Today should have been our last Christmas. Our last Christmas before a lifetime of Christmases with our soon-to-be-here daughter, our first child. This was supposed to be our last Christmas without children. It was to be the last milestone before her birth. I should have been rubbing my humongous belly and happily bemoaning swollen ankles and a squashed bladder and baby kicks keeping me up nights.
Instead, our child is dead, stillborn. This Christmas is still a marker, a milestone, but not in the way that I expected. Instead of being the last date of joyful expectancy before our two grew into three, it is the first in a lifetime of anniversaries and milestones that remind us that we are missing a much-loved part of our family. It is the first Christmas in a life forever changed by the first-hand knowledge of how wrong things can go. It is my first Christmas with an amputated heart.

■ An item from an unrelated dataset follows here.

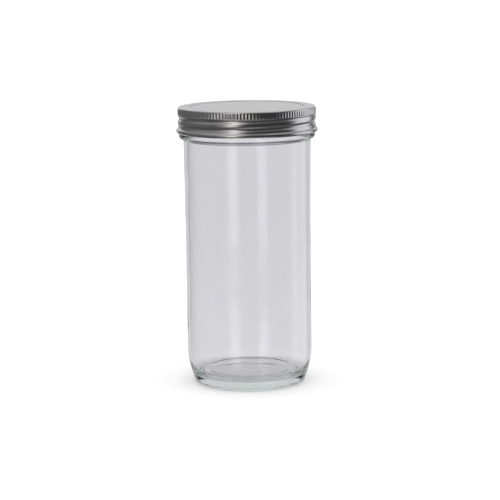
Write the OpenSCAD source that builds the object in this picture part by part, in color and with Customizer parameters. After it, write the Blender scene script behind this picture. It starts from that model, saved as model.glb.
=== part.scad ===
// Wide-mouth preserving jar with a two-piece metal closure.
// Origin: centre of the foot ring on the table, +Z up, front of the jar towards -Y.

/* [Glass body] */
// Height of the sealing rim above the table
glass_h = 176; // [140:1:220]
// Outside radius of the straight body just above the heel
body_r = 39.95; // [39.5:0.05:40.4]
// Radius the body gains between the heel and the neck bead
body_flare = 0.5; // [0:0.05:0.6]
// Inside radius of the body and the mouth
mouth_r = 37.5; // [36.8:0.1:38]
// Height of the rounded heel
heel_h = 22; // [16:1:30]
// Radius lost in the heel between the body and the foot
heel_drop = 5.3; // [3:0.1:6]
// Exponent of the heel curve
heel_curve = 1.78; // [1.4:0.02:2.4]
// Rounding between the heel and the foot ring
foot_round = 2.2; // [1:0.1:2.6]
// Width of the foot ring that touches the table
foot_w = 2.4; // [1.5:0.1:4]
// Height of the push-up under the base
push_up = 1.2; // [0.8:0.1:2.6]
// Height of the middle of the inside floor above the table
floor_h = 8.4; // [7.4:0.2:10]
// Radius of the raised middle of the floor
floor_r = 27.4; // [24:0.2:28.4]
// How much the floor dishes down from its edge to its middle
floor_dish = 0.4; // [0:0.1:0.8]
// Radius of the lowest part of the channel round the floor
channel_r = 31.5; // [31:0.1:32.2]
// Height of the lowest part of that channel
channel_h = 6.2; // [5.2:0.2:7.2]
// Height of the rounded corner between the channel and the wall
corner_h = 16.8; // [10:0.4:20]

/* [Glass finish] */
// Radius of the neck below and above the thread
neck_r = 41.7; // [41.4:0.05:41.9]
// Radius over the bead below the band
bead_r = 43.35; // [42.9:0.05:43.6]
// Rounding of the bead
bead_round = 2; // [1.6:0.1:2.2]
// Distance from the sealing rim down to the middle of the bead
bead_drop = 16.7; // [16.2:0.1:19]
// Height of the sloping neck between the body and the bead
neck_slope = 3.4; // [2.4:0.1:5]
// Rounding of the sealing rim
rim_round = 1.6; // [1:0.1:1.8]
// Radius over the glass thread
thread_r = 43; // [42.85:0.05:43.1]

/* [Screw thread] */
// Rise in one full turn of the thread
pitch = 5.08; // [4.6:0.01:5.3]
// Half width of the glass thread at its root
thread_half = 1.35; // [1:0.05:1.5]
// Axial distance from the band thread up to the glass thread
thread_lead = 1.7; // [1.6:0.05:1.9]
// Height of the band thread at the right-hand side, below the sealing rim
groove_drop = 8.1; // [7.8:0.1:8.6]

/* [Lid disc] */
// Thickness of the tinplate
sheet = 0.26; // [0.2:0.01:0.3]
// Outside radius of the disc
disc_r = 42.7; // [42.4:0.05:42.8]
// Radius where the middle panel steps down to the rim channel
panel_r = 35.7; // [32:0.1:35.7]
// Height of the middle panel above the rim channel
panel_rise = 0.2; // [0.1:0.02:0.28]
// Height of the turned-down edge
edge_h = 1.1; // [0.9:0.05:1.3]

/* [Sealing compound] */
// Thickness of the sealing ring
seal_t = 0.85; // [0.6:0.05:1]
// Inner radius of the sealing ring
seal_in = 38.4; // [38.2:0.1:38.8]
// Outer radius of the sealing ring
seal_out = 41.7; // [41:0.1:41.8]

/* [Screw band] */
// Outside radius of the band
band_r = 43.9; // [43.85:0.05:44.3]
// Radius of the opening in the top of the band
opening_r = 36; // [36:0.1:37]
// Rounding of the shoulder
shoulder = 1.2; // [0.9:0.1:1.5]
// Number of flutes around the band
flutes = 132; // [90:1:150]
// Depth of the flutes
flute_depth = 0.3; // [0.15:0.01:0.32]
// Height of the fluted zone
flute_h = 3.2; // [2.4:0.1:3.4]
// Depth of the pressed thread
groove_depth = 0.8; // [0.7:0.05:0.95]
// Half width of the pressed thread at the skirt
groove_half = 2.1; // [1.6:0.05:2.2]
// Distance the rolled hem stands out from the skirt
hem_out = 1.15; // [0.9:0.05:1.4]
// Radius of the rolled hem
hem_r = 1.5; // [1.3:0.05:1.7]
// Distance from the top of the band down to the bottom of the hem
band_h = 16.4; // [16:0.1:16.8]

/* [Colours] */
// Colour of the glass
glass_colour = [0.82, 0.86, 0.86, 0.35];
// Colour of the lid disc
disc_colour = [0.74, 0.74, 0.76];
// Colour of the sealing compound
seal_colour = [0.72, 0.70, 0.66];
// Colour of the screw band
band_colour = [0.66, 0.66, 0.68];

/* [Hidden] */
$fn = 120;
gap = 0.05;                                 // running gap between touching faces
cut = 1;                                    // how far a cutter passes a surface
arc_steps = 8;                              // steps in one small arc
turn_step = 6;                              // degrees between sections of a thread
seal_z = glass_h + gap;
channel_z = seal_z + seal_t + sheet;        // top of the rim channel of the disc
band_top = channel_z + gap + sheet;
band_bottom = band_top - band_h;
skirt_in = band_r - sheet;
heel_top_r = body_r;
floor_edge = floor_h + floor_dish;
neck_low = glass_h - bead_drop - neck_slope;
bead_c = [bead_r - bead_round, glass_h - bead_drop];
flute_top = band_top - shoulder;
flute_low = flute_top - flute_h;
groove_z = glass_h - groove_drop;           // height of the band thread at azimuth 0
hem_c = [band_r + hem_out - hem_r, band_bottom + hem_r];
flare = 1;                                  // radius of the hollow above the hem
flare_c = [band_r + flare, hem_c[1] + sqrt(pow(flare + hem_r, 2) - pow(flare - hem_out + hem_r, 2))];
flare_a = atan2(flare_c[1] - hem_c[1], flare_c[0] - hem_c[0]);
tuck_r = 0.42;                              // radius where the hem turns up inside
tuck_a = -70;
tuck_c = hem_c + (hem_r - tuck_r) * [cos(tuck_a), sin(tuck_a)];
tuck_h = 0.9;                               // height of the leg tucked up inside the hem
ledge = 0.28;                               // ledge that closes the ends of the flutes
flute_in = 0.04;                            // flutes stand this far inside the band radius
embed = 0.14;                               // how far the glass thread is rooted in the neck
skirt_rows = 20;                            // rows of sections down the straight skirt
press_first = -240;                         // azimuths between which the thread is pressed
press_last = 400;
press_ramp_low = 110;                       // degrees over which it fades in and out
press_ramp_high = 130;
press_fade = 1;                             // height over which it fades at both edges of the skirt

function arc(c, r, a0, a1, n = arc_steps) =
    [for (i = [0 : n]) c + r * [cos(a0 + (a1 - a0) * i / n), sin(a0 + (a1 - a0) * i / n)]];
function unit(v) = v / norm(v);
function heading(p, i) = unit(p[min(i + 1, len(p) - 1)] - p[max(i - 1, 0)]);
function beside(p, t) =
    [for (i = [0 : len(p) - 1]) let (d = heading(p, i)) p[i] + t * [d[1], -d[0]]];
function backwards(p) = [for (i = [len(p) - 1 : -1 : 0]) p[i]];
function sheet_section(p, t) = concat(p, backwards(beside(p, t)));
function smooth(x) = x * x * (3 - 2 * x);
function clamp(x) = min(1, max(0, x));
function runout(a, first, last, ramp_in, ramp_out) =
    smooth(clamp((a - first) / ramp_in)) * smooth(clamp((last - a) / ramp_out));
function heel_r(z) = heel_top_r - heel_drop * pow(1 - z / heel_h, heel_curve);

// A rounded ridge that climbs on a helix and fades out at both ends.
// section holds [share of the way from root to crest, share of the half width].
module ridge(root_r, crest_r, half, z0, first, last, ramp) {
    section = [[0, -1], [0.62, -0.72], [1, -0.3], [1, 0.3], [0.62, 0.72], [0, 1]];
    n = len(section);
    steps = ceil((last - first) / turn_step);
    points = [for (i = [0 : steps], s = section)
        let (a = first + (last - first) * i / steps,
             w = runout(a, first, last, ramp, ramp),
             r = root_r + (crest_r - root_r) * s[0] * (0.02 + 0.98 * w),
             z = z0 + pitch * a / 360 + s[1] * half * (0.4 + 0.6 * w))
        [r * cos(a), r * sin(a), z]];
    sides = [for (i = [0 : steps - 1], j = [0 : n - 1], k = [0, 1])
        let (a = i * n + j, b = i * n + (j + 1) % n, c = a + n, d = b + n)
        k == 0 ? [a, b, c] : [b, d, c]];
    caps = [for (j = [1 : n - 2], k = [0, 1])
        k == 0 ? [0, j + 1, j] : [steps * n, steps * n + j, steps * n + j + 1]];
    polyhedron(points = points, faces = concat(sides, caps), convexity = 8);
}

// Outline of the glass, from the push-up round the outside to the rim.
function glass_outside() = concat(
    [[0, push_up], [foot_in() - 2 * push_up, push_up], [foot_in() - push_up / 2, push_up / 3]],
    [[foot_in(), 0]],
    arc([heel_r(foot_round) - foot_round, foot_round], foot_round, -90, -12),
    [for (i = [0 : 14]) let (z = foot_round + (heel_h - foot_round) * i / 14) [heel_r(z), z]],
    [[body_r, neck_low - 50], [body_r + body_flare, neck_low]],
    [[body_r + body_flare + neck_slope / 7, neck_low + neck_slope / 3]],
    arc(bead_c, bead_round, -48, acos((neck_r - bead_c[0]) / bead_round)),
    arc([neck_r - rim_round, glass_h - rim_round], rim_round, 0, 90));

function foot_in() = heel_r(foot_round) - foot_round - foot_w;

// Outline of the hollow: dished floor, channel round it, tall rounded corner, wall, rim.
function hollow_outline() = concat(
    [for (i = [0 : 4]) [floor_r * i / 4, floor_h + floor_dish * pow(i / 4, 2)]],
    [for (i = [1 : arc_steps - 1]) let (t = i / arc_steps)
        [floor_r + (channel_r - floor_r) * t, floor_edge + (channel_h - floor_edge) * smooth(t)]],
    [for (i = [0 : 2 * arc_steps]) let (a = 90 * i / (2 * arc_steps))
        [channel_r + (mouth_r - channel_r) * sin(a), channel_h + corner_h * (1 - cos(a))]],
    backwards(arc([mouth_r + rim_round, glass_h - rim_round], rim_round, 90, 180)),
    [[mouth_r + rim_round, glass_h + cut], [0, glass_h + cut]]);

module jar() {
    color(glass_colour) {
        difference() {
            rotate_extrude() polygon(concat(glass_outside(), [[0, glass_h]]));
            rotate_extrude() polygon(hollow_outline());
        }
        ridge(neck_r - embed, thread_r, thread_half, groove_z + thread_lead, -185, 265, 30);
    }
}

module lid_disc() {
    top = concat(
        [[0, channel_z + panel_rise], [panel_r - 0.5, channel_z + panel_rise]],
        [[panel_r - 0.25, channel_z + panel_rise * 0.9], [panel_r + 0.05, channel_z + panel_rise * 0.1]],
        [[panel_r + 0.3, channel_z]],
        arc([disc_r - 0.8, channel_z - 0.8], 0.8, 90, 0),
        [[disc_r, channel_z - edge_h]]);
    color(disc_colour) rotate_extrude() polygon(sheet_section(top, sheet));
}

module seal_ring() {
    round_r = seal_t / 3;
    color(seal_colour) rotate_extrude() polygon(concat(
        [[seal_in, seal_z + seal_t]],
        arc([seal_in + round_r, seal_z + round_r], round_r, 180, 270),
        arc([seal_out - round_r, seal_z + round_r], round_r, 270, 360),
        [[seal_out, seal_z + seal_t]]));
}

// Wavy outline of the fluted zone, crests at radius r.
module flute_outline(r) {
    polygon([for (i = [0 : flutes - 1], q = [0 : 3])
        let (a = (i + q / 4) * 360 / flutes, d = [0, 0.5, 1, 0.5][q] * flute_depth)
        (r - d) * [cos(a), sin(a)]]);
}

// How far the pressed thread pushes the skirt in at azimuth a and height z.
function press(a, z) = let (
    w = [for (t = [a - 360, a, a + 360])
        runout(t, press_first, press_last, press_ramp_low, press_ramp_high) *
        bump((z - groove_z - pitch * t / 360) / groove_half)],
    edges = smooth(clamp((flute_low - ledge - z) / press_fade)) *
            smooth(clamp((z - flare_c[1] + press_fade) / press_fade)))
    groove_depth * max(w) * edges;
function bump(x) = abs(x) < 1 ? pow(cos(90 * x), 2) : 0;

// The skirt and hem, one closed ring of sections with the thread pressed into it.
module skirt() {
    straight_top = flute_low - ledge / 2;
    outer = concat(
        [for (i = [0 : skirt_rows - 1]) [band_r, straight_top + (flare_c[1] - straight_top) * i / skirt_rows]],
        arc(flare_c, flare, 180, 180 + flare_a, arc_steps / 2),
        arc(hem_c, hem_r, flare_a - 10, tuck_a, arc_steps),
        arc(tuck_c, tuck_r, tuck_a - 30, -180, arc_steps / 2),
        [tuck_c + [-tuck_r, tuck_h]]);
    section = sheet_section(outer, sheet);
    n = len(section);
    steps = 360 / turn_step;
    points = [for (i = [0 : steps - 1], s = section)
        let (a = i * turn_step, r = s[0] - press(a, s[1]))
        [r * cos(a), r * sin(a), s[1]]];
    faces = [for (i = [0 : steps - 1], j = [0 : n - 1], k = [0, 1])
        let (a = i * n + j, b = i * n + (j + 1) % n, m = (i + 1) % steps, c = m * n + j, d = m * n + (j + 1) % n)
        k == 0 ? [a, c, b] : [b, c, d]];
    polyhedron(points = points, faces = faces, convexity = 8);
}

module screw_band() {
    top = concat([[opening_r, band_top]],
        arc([band_r - shoulder, band_top - shoulder], shoulder, 90, 0));
    ledge_in = skirt_in - flute_depth - flute_in / 2;
    ledge_out = band_r + flute_in;
    color(band_colour) {
        rotate_extrude() polygon(sheet_section(top, sheet));
        for (z = [flute_low - ledge, flute_top - ledge / 2])
            translate([0, 0, z]) rotate_extrude()
                polygon([[ledge_in, 0], [ledge_out, 0], [ledge_out, ledge], [ledge_in, ledge]]);
        translate([0, 0, flute_low - ledge / 2]) linear_extrude(flute_h + ledge / 2)
            difference() {
                flute_outline(band_r - flute_in);
                flute_outline(skirt_in - flute_in);
            }
        skirt();
    }
}

jar();
lid_disc();
seal_ring();
screw_band();
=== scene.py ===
"""Looks for the wide-mouth preserving jar: moulded glass, lid disc, sealing compound and screw band."""
import math

import bmesh
import bpy
import numpy as np
from mathutils import Matrix, Vector


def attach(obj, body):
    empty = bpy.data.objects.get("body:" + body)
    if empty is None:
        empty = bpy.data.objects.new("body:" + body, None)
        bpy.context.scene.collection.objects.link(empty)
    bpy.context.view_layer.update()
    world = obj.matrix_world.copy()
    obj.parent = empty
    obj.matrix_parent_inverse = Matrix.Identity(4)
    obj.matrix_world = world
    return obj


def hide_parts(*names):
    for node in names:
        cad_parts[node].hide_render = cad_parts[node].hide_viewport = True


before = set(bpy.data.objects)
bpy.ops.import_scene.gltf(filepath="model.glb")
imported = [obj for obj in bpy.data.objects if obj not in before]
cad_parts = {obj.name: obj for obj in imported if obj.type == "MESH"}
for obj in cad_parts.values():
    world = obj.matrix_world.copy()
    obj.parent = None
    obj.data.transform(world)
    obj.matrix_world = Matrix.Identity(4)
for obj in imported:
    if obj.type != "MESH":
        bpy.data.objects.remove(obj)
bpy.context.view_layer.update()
MM = 0.001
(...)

This is made all the more difficult by the fact that on Christmas we celebrate birth. We celebrate a pregnancy that was even more God-breathed than most, and we celebrate the Savior-Child that was born. Everywhere I go I hear songs of the coming baby, of Mary's joy, of arms cradling life.
It is hard.
But then I remember -- this Child came to die. His one purpose on this earth was to die, and to save us by His death. What's more, His Father let Him go to this death, a death marked by horror and inhumanity and betrayal. I can't imagine, can't imagine the screaming pain of choosing that for your child. The hurt of my own child's loss is so deep, so pervasive, and she was only taken from me. If I had chosen to let her die . . . the pain of that choice is unfathomable to me.